Sophia holds a chocolate festival every year but immediately after, girls go missing. The town's people blame it on Sophia but there is someone who knows the truth. Together, he and Gretchen must find a way to stop any more girls going missing.
What I thought
I loved, loved, loved the first book in this series, Sisters Red which was a retelling of Little Red Riding Hood. As I have mentioned before, fairytales are the topic for my dissertation so I am trying to read as many as possible but I actually wanted to read this one anyway.
What I love so much about Jackson Pearce's writing is that she gets right back to basics of fairytales. Her writing is dark and gritty in the places it needs to be but also manages to weave in a magical element. The world she has built in Sweetly is very mystical. Although I knew the basics of the story of Hansel and Gretel, Pearce leaves room for her to put her own stamp on it and this left me guessing where and what the twists would be. Just when I thought I knew what was going to happen, something completely different did and I was thrown, not knowing, again, what would happen next.
From the original story, you wouldn't think that Gretel was a tough heroine but now that she has morphed into Gretchen, this changes. I really enjoyed the changes that Gretchen went through in Sweetly. At the beginning of the book, she is quite unsure of herself due to her sister going missing all of those years ago. She has never really known how to cope with what happened and certainly hasn't gotten over it in any way but when she arrives in Live Oak, this begins to change. Meeting new and different people shows Gretchen that she isn't the only one with problems and bad things happening to her. One person she meets in particular has a massive effect on her life and I loved the interaction between the two characters.
Even though Sweetly and Sisters Red are two completely different stories, they are a part of a series and do have something that links them together. The Fenris are so scary and creepy that I kind of didn't want them to make an appearance. That being said, they added a fantastic horror element to the story. The scenes with these creatures are extremely creepy and I didn't actually see them coming which made them even scarier.
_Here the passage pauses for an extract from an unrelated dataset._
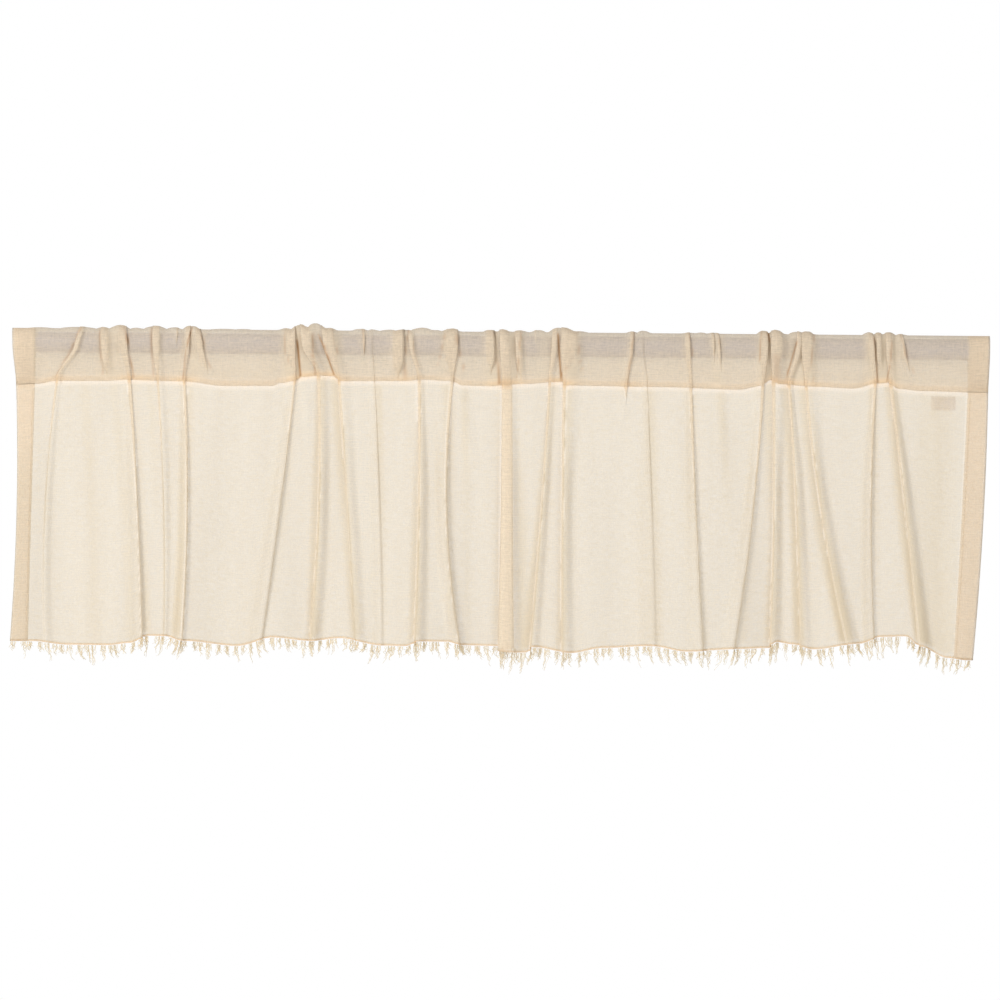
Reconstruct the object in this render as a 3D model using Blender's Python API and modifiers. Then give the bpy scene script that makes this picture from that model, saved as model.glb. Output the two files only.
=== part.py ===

The Fenris also add a lot of fast paced action scenes which I completely loved. A lot of the book is quite slow paced due to Ansel and Gretchen getting themselves settled in a new place but once the action gets going, it really gets going!
Sophia was a complete mystery to me and I was extremely thankful for not being able to guess what was going on with her. Even though I knew something was obviously not quite right with her, I had no idea what it was. The thing about Sophia is that she just gets on with her every day life, making chocolates and doing the things that she needs to do. There doesn't seem to be anything too special about her for a long time in the book, apart from the fact she is beautiful and makes awesome chocolates. I couldn't tell if she actually was a witch or something else entirely or nothing at all! There was a hell of a lot of mystery surrounding Sophia and I was quite shocked when things about her began to be revealed.
Jackson Pearce, once again, hits the nail on the head when it comes to fairytales.